Your task is to quote exactly the run of lines that starts at the line containing "wheel_body();" and ends at the line containing "in imported if", including both.

------------------------------------

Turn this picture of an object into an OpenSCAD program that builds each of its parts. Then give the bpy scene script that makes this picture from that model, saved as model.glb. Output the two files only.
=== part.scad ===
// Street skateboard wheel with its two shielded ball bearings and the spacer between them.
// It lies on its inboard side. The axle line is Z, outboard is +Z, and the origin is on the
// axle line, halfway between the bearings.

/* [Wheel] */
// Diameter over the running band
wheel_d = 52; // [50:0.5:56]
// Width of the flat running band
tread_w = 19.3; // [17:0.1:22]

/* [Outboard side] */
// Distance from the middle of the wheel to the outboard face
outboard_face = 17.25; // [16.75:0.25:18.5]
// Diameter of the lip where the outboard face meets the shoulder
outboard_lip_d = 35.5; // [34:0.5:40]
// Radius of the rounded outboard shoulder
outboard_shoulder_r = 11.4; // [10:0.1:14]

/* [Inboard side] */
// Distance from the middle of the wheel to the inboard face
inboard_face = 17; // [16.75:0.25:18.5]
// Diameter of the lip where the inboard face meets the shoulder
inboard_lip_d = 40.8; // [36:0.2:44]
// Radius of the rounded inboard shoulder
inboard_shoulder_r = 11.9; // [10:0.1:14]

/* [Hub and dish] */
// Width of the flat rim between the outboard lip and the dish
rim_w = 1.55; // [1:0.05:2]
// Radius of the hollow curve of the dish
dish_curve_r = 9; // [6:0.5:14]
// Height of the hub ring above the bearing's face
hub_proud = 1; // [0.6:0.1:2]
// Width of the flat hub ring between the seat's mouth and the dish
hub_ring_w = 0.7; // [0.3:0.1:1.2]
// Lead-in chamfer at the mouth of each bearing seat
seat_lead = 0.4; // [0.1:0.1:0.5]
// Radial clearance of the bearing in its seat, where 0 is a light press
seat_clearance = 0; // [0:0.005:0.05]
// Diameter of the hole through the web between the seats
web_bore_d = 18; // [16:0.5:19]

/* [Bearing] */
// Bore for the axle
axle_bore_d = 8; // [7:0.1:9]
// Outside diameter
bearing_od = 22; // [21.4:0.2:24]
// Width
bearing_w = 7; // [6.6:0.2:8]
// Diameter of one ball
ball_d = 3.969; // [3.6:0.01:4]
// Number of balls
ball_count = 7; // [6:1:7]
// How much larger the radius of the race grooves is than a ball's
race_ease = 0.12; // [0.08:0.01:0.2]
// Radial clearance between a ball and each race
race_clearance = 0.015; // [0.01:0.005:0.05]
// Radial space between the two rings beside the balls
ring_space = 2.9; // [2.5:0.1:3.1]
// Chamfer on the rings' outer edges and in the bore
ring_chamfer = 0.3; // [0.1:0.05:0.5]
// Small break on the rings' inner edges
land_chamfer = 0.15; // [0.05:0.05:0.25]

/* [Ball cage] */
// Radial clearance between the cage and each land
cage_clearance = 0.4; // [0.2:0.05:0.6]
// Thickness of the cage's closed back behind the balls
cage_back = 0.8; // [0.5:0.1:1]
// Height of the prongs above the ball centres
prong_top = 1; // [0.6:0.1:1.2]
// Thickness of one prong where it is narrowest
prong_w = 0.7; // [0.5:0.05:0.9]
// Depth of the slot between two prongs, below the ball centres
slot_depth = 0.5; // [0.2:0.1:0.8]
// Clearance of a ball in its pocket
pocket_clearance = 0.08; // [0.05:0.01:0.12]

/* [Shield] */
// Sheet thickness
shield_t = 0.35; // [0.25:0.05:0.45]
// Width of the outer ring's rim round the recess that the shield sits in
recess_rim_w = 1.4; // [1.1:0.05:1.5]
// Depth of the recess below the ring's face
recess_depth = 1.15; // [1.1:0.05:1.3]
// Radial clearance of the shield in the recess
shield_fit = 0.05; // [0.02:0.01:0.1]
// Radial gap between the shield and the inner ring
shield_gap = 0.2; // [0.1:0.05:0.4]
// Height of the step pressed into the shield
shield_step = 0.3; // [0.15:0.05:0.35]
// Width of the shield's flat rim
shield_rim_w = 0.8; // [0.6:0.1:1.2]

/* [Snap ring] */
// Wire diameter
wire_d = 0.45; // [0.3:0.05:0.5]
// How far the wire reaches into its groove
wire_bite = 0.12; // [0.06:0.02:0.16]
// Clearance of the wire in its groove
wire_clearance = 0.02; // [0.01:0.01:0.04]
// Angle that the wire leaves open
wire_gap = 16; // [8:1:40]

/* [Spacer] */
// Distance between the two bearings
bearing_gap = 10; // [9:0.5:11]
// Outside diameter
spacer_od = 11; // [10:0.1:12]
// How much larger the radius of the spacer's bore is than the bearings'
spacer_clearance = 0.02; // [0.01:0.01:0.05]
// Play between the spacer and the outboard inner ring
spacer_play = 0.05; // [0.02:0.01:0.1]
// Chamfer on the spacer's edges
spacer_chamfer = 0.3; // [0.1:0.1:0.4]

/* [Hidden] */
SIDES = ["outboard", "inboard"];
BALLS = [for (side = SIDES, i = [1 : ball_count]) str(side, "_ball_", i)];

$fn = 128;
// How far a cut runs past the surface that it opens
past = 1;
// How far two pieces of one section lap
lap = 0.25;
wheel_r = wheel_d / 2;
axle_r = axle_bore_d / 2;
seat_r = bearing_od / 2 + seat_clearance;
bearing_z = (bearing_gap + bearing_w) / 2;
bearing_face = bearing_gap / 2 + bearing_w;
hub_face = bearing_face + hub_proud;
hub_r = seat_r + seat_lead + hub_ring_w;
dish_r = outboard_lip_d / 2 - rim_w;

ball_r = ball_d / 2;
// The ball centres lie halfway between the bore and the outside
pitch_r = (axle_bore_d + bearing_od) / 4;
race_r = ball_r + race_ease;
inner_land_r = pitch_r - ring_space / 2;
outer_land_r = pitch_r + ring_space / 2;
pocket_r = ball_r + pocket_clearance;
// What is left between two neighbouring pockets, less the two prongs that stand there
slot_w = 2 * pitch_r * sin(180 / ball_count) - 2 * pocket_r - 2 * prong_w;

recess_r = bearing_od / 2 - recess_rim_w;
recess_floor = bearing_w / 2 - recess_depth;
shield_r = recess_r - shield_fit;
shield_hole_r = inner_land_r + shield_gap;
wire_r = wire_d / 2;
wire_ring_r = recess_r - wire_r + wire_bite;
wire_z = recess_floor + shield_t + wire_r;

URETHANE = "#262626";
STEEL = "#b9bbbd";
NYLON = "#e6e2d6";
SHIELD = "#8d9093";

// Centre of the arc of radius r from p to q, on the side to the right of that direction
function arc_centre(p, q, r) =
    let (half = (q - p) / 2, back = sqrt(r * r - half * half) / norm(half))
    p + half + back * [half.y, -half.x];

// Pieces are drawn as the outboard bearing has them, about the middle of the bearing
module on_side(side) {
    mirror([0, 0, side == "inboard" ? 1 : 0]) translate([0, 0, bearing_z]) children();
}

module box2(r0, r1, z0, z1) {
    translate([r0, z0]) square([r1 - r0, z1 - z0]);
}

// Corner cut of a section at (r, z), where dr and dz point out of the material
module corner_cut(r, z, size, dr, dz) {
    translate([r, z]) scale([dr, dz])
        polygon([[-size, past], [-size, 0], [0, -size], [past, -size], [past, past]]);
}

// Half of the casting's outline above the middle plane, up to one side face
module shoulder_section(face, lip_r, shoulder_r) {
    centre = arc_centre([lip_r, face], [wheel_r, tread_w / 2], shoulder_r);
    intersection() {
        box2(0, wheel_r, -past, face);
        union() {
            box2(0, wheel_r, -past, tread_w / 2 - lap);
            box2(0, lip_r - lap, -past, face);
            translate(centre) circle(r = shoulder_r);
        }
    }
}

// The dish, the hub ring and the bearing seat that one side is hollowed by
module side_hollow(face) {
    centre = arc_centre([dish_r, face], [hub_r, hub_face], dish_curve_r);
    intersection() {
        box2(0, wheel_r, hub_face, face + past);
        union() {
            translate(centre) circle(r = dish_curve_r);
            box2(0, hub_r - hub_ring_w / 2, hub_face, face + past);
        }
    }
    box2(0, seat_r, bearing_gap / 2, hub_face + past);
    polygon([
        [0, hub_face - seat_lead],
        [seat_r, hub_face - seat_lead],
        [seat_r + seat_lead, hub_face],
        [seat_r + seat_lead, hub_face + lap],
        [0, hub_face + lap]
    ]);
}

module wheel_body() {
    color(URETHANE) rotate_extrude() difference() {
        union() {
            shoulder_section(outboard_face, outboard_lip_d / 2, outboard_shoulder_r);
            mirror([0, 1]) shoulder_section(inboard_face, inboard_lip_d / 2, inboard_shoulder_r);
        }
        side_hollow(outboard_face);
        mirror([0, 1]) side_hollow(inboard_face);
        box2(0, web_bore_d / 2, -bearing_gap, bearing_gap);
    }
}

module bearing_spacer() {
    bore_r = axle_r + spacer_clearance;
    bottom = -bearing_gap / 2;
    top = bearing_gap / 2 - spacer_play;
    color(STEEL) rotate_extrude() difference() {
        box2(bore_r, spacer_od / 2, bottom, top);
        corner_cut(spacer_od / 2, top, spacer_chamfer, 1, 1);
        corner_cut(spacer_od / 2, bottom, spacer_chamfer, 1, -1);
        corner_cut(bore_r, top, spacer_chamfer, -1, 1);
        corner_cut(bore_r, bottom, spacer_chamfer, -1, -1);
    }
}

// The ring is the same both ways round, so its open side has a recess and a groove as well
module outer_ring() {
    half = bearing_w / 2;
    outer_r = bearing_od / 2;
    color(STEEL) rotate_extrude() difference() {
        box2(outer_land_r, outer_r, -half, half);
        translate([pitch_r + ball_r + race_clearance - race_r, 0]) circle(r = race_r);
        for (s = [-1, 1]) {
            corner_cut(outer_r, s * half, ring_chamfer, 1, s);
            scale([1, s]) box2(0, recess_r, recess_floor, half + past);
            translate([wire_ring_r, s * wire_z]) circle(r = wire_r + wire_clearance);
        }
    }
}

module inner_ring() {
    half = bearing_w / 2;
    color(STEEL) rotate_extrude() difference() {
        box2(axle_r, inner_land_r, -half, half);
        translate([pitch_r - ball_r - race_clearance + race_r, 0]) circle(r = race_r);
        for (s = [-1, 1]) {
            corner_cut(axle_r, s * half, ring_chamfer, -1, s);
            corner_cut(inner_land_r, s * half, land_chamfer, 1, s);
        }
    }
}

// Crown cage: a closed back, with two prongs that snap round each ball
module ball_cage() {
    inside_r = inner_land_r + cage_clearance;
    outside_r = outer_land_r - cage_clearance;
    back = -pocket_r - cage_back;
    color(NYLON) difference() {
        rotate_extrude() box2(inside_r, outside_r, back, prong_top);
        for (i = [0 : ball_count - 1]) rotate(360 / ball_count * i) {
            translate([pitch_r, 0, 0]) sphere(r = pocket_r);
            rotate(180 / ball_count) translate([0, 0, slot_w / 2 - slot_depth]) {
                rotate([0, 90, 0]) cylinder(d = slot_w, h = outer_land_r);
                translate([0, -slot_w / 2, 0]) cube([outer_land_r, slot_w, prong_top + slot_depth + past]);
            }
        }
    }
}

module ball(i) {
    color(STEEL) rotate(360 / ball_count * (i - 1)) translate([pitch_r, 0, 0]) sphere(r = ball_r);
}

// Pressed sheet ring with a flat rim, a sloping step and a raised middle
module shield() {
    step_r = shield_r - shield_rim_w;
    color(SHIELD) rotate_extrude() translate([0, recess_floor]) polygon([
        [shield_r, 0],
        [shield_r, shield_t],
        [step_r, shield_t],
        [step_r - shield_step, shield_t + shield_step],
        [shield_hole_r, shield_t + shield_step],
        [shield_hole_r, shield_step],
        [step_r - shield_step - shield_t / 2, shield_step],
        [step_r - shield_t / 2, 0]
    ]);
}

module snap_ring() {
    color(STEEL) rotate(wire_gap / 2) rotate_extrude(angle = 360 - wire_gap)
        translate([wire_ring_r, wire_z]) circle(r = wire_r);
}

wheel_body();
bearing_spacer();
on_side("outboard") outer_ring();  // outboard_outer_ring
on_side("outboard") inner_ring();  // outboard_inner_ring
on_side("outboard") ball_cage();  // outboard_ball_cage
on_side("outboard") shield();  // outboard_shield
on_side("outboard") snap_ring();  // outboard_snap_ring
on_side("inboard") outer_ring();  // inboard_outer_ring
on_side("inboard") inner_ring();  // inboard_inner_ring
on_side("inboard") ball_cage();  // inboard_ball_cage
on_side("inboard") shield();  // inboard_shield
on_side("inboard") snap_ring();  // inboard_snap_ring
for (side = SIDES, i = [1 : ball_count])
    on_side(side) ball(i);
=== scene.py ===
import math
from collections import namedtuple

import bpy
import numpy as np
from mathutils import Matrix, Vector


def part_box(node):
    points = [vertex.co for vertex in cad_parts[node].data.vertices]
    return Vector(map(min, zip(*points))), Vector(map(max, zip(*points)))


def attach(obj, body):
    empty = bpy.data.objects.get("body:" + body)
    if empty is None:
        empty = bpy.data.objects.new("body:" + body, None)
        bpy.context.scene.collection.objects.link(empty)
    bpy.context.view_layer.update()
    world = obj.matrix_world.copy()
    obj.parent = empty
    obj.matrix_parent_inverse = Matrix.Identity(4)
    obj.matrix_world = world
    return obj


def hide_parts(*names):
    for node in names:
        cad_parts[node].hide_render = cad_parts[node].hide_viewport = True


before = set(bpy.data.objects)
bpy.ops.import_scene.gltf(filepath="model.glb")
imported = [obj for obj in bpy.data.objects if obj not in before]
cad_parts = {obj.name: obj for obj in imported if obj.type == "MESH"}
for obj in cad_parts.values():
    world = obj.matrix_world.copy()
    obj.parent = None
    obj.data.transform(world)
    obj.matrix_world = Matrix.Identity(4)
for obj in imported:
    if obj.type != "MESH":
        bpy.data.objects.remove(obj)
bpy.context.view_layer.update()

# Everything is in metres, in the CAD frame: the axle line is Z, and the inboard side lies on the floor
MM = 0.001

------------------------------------

§ **ANSWER TO THE TASK**:
wheel_body();
bearing_spacer();
on_side("outboard") outer_ring();  // outboard_outer_ring
on_side("outboard") inner_ring();  // outboard_inner_ring
on_side("outboard") ball_cage();  // outboard_ball_cage
on_side("outboard") shield();  // outboard_shield
on_side("outboard") snap_ring();  // outboard_snap_ring
on_side("inboard") outer_ring();  // inboard_outer_ring
on_side("inboard") inner_ring();  // inboard_inner_ring
on_side("inboard") ball_cage();  // inboard_ball_cage
on_side("inboard") shield();  // inboard_shield
on_side("inboard") snap_ring();  // inboard_snap_ring
for (side = SIDES, i = [1 : ball_count])
    on_side(side) ball(i);
=== scene.py ===
import math
from collections import namedtuple

import bpy
import numpy as np
from mathutils import Matrix, Vector


def part_box(node):
    points = [vertex.co for vertex in cad_parts[node].data.vertices]
    return Vector(map(min, zip(*points))), Vector(map(max, zip(*points)))


def attach(obj, body):
    empty = bpy.data.objects.get("body:" + body)
    if empty is None:
        empty = bpy.data.objects.new("body:" + body, None)
        bpy.context.scene.collection.objects.link(empty)
    bpy.context.view_layer.update()
    world = obj.matrix_world.copy()
    obj.parent = empty
    obj.matrix_parent_inverse = Matrix.Identity(4)
    obj.matrix_world = world
    return obj


def hide_parts(*names):
    for node in names:
        cad_parts[node].hide_render = cad_parts[node].hide_viewport = True


before = set(bpy.data.objects)
bpy.ops.import_scene.gltf(filepath="model.glb")
imported = [obj for obj in bpy.data.objects if obj not in before]
cad_parts = {obj.name: obj for obj in imported if obj.type == "MESH"}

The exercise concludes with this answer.